Not much to add here except that the 78/79 L-82's routinely ran 220-225 degrees and could go as high as 240 with the OEM cooling system and all the pollution gear. If you are running the original radiator and with a new engine making a lot more HP the cooling system may not be able to keep up. My 78 with the original L-82 has been a battle with coolant temperatures since day one. I finaly solved the problem with a Dewitts aluminum radiator, Stewart stage 2 aluminum water pump, and a robertshaw HP thermostat. Car runs at 180 on the highway now at 95 degrees. Never did previously.
PS Have OEM fan shroud, GM fan clutch, chin spoiler with 79 rubber extension (79's only had this feature), etc.
Just an observation. The stock temp sensor in 1979 was located in the driver's cylinder head between cylinders 1 and 3. That may or may not be relevant.
Just an observation. The stock temp sensor in 1979 was located in the driver's cylinder head between cylinders 1 and 3. That may or may not be relevant.
Excellent point which I forgot to mention as well. The temp sender is on the driver's side of the block, not in the thermo housing.
Not much to add here except that the 78/79 L-82's routinely ran 220-225 degrees and could go as high as 240 with the OEM cooling system and all the pollution gear. If you are running the original radiator and with a new engine making a lot more HP the cooling system may not be able to keep up. My 78 with the original L-82 has been a battle with coolant temperatures since day one. I finaly solved the problem with a Dewitts aluminum radiator, Stewart stage 2 aluminum water pump, and a robertshaw HP thermostat. Car runs at 180 on the highway now at 95 degrees. Never did previously.

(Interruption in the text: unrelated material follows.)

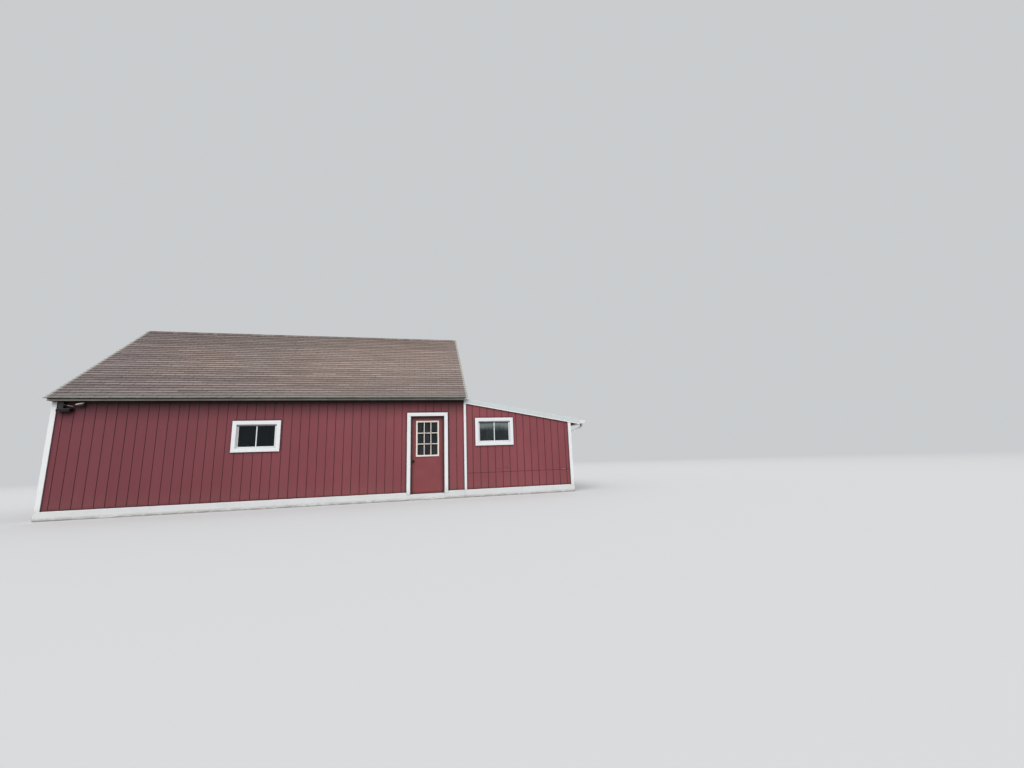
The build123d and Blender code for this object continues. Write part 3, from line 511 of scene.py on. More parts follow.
def enamel(name, base, dirt, roughness=0.38, dull=0.4, shaded=None):
    """Baked paint or moulded plastic: smooth, with faint dirt, painted shade in corners and painted shade
    between two given heights.
    """
    s = Surface(name, base, specular=0.45)
    blot = s.grain(7, 5, 0.62, drawn_out("Z", 0.45))
    s.wash(blot, 0.48, 0.85, dull, dirt)
    s.wash(s.grain(120, 2, 0.5), 0.66, 0.80, 0.30, dirt)
    # Painted shade in corners
    s.wash(s.corner_shade(0.02), 0.05, 0.50, 0.50, (0.050, 0.050, 0.048))
    # Painted shade between the two shaded heights, as under a head casing
    if shaded:
        low, high = shaded
        height = s.axis("Z")
        band = s.times(s.span(height, low - 0.002, low), s.span(height, high, high - 0.003))
        s.lay(s.times(band, 0.88), (0.016, 0.018, 0.020))
    s.bump(s.grain(22, 2, 0.5), 0.0004)
    return s.finish(s.span(blot, 0.3, 0.8, roughness, roughness + 0.18))


def dark_lamp():
    """Dark housing of the eave lamp, with painted shade in its corners and over its lower half, for the
    inside of its open hood.
    """
    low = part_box("eave_lamp")[0].z
    s = Surface("dark_lamp", LAMP_GREY, roughness=0.5, specular=0.3)
    s.wash(s.grain(18, 5, 0.6), 0.40, 0.75, 1.0, LAMP_BROWN)
    # Painted shade: the lower part black, as inside the open hood
    s.wash(s.axis("Z"), low + 0.062, low + 0.050, 1.0, LAMP_OPEN_SHADE)
    # Painted shade in corners
    s.wash(s.corner_shade(0.03), 0.05, 0.50, 0.70, BLACK_SHADE)
    s.bump(s.grain(60, 3, 0.6), 0.0006)
    return s.finish()


def door_paint():
    """Smooth painted steel, chalking lightly, a little worn at the foot, with painted shade in its frame's
    corners.
    """
    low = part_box("door_leaf")[0].z
    s = Surface("door_red", DOOR_RED, specular=0.4)
    creep = s.grain(16, 6, 0.7, (0.6, 1, 1))
    s.wash(s.grain(3.2, 5, 0.6), 0.38, 0.75, 0.35, DOOR_CHALK)
    rise = s.times(s.span(s.axis("Z"), low + 0.30, low), s.span(creep, 0.42, 0.70))
    s.lay(s.times(rise, 0.50), DOOR_RUBBED)
    s.wash(rise, 0.55, 0.95, 0.45, DOOR_RUST)
    # Painted shade in the frame's corners
    s.wash(s.corner_shade(0.10), 0.06, 0.48, 0.80, RED_SHADE)
    s.bump(s.grain(5, 2, 0.4), 0.0012)
    return s.finish(s.span(rise, 0.2, 0.9, 0.42, 0.70))


def pane():
    """Glass painted near black for the shade of the room behind: clear in the barn, with streaks of painted
    reflection in the door, grey-topped in the lean-to.
    """
    door_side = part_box("door_glass")[0].x
    s = Surface("dark_glass", specular=0.22)
    s.shader.inputs["IOR"].default_value = 1.5
    x = s.axis("X")
    height = s.axis("Z")
    in_door = s.span(x, door_side - 0.2, door_side - 0.1, 0.05, 0.42)
    uneven = s.plus(height, s.times(s.grain(2.1, 2), 0.22))
    top = s.times(s.span(uneven, glass_top - 0.16, glass_top + 0.10), s.span(x, party, party + 0.1))
    top = s.times(top, s.span(height, glass_top - 0.006, glass_top - 0.022))
    # In the door, streaks of painted reflection that also make the glass rougher
    streak_noise = s.grain(30, 4, 0.6, drawn_out("Z", 0.05))
    dust_and_reflection = s.times(s.span(streak_noise, 0.32, 0.72, 0.2, 1.0), in_door)
    grey_share = s.plus(s.times(dust_and_reflection, 0.54), s.times(top, 1.15))
    # Near-black glass colour: painted shade of the room behind
    s.colour = s.mix(grey_share, ROOM_SHADE, GLASS_GREY)
    s.feed(s.shader.inputs["Alpha"], s.span(grey_share, 0.0, 1.0, 0.75, 0.97))
    s.bump(s.grain(3.5, 3, 0.5), 0.0008)
    return s.finish(s.span(dust_and_reflection, 0.0, 1.0, 0.03, 0.22))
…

PS Have OEM fan shroud, GM fan clutch, chin spoiler with 79 rubber extension (79's only had this feature), etc.
Ditto for me. My mildly modified 79, L82 engine always ran 230+ on the highway with the stock radiator. I tried everything to get it to run cooler, but none of the cheap tricks worked. Short of replacing the radiator with a more efficient unit, accept the higher temps as normal.
problem solved , I put a 160 thermostat in last night and drove it for an hour in the country and in town stopping at all the lights ,and never got over 180-185 ,my next question is has anyone ever put a 700r4 trans in a 79 vette ,I need to have some overdrive for highway speeds
From: San Diego - Deep Within The State of CONFUSION!
Originally Posted by 79c3man
started my 79 vette for the first time since rebuild ,instead of the temp sensor in the thermostat housing ,I put it in the intake manifold (I wanted a chrome housing) temp gauge reads 220 ,seems hot to me .I put a 195 stat in, should it be this hot all the time? I don't want to blow a new engine
You are not understanding the operation of a thermostat. It only blocks flow through the motor UNTIL A PRESET TEMPERATURE has been achieved ... and that is all.
There is no way for a thermostat to keep an engine from getting HOTTER than the preset temp. That is just not what it is designed to do. Now, if you have a great radiator, proper coolant mixture, etc and you're going downhill on a cool day, the engine temp may go too low, for a minute or so. At this point the t'stat will close a bit to bring the engine back up to the preset temp (this should be 180* minimum)
But that is the ONLY scenario I can think of that would bring the thermostat back into play after it has already opened and the engine is at proper temp. Perhaps opening the heater control valve may introduce enough cool coolant to bring the temp down for a second too, but I doubt it.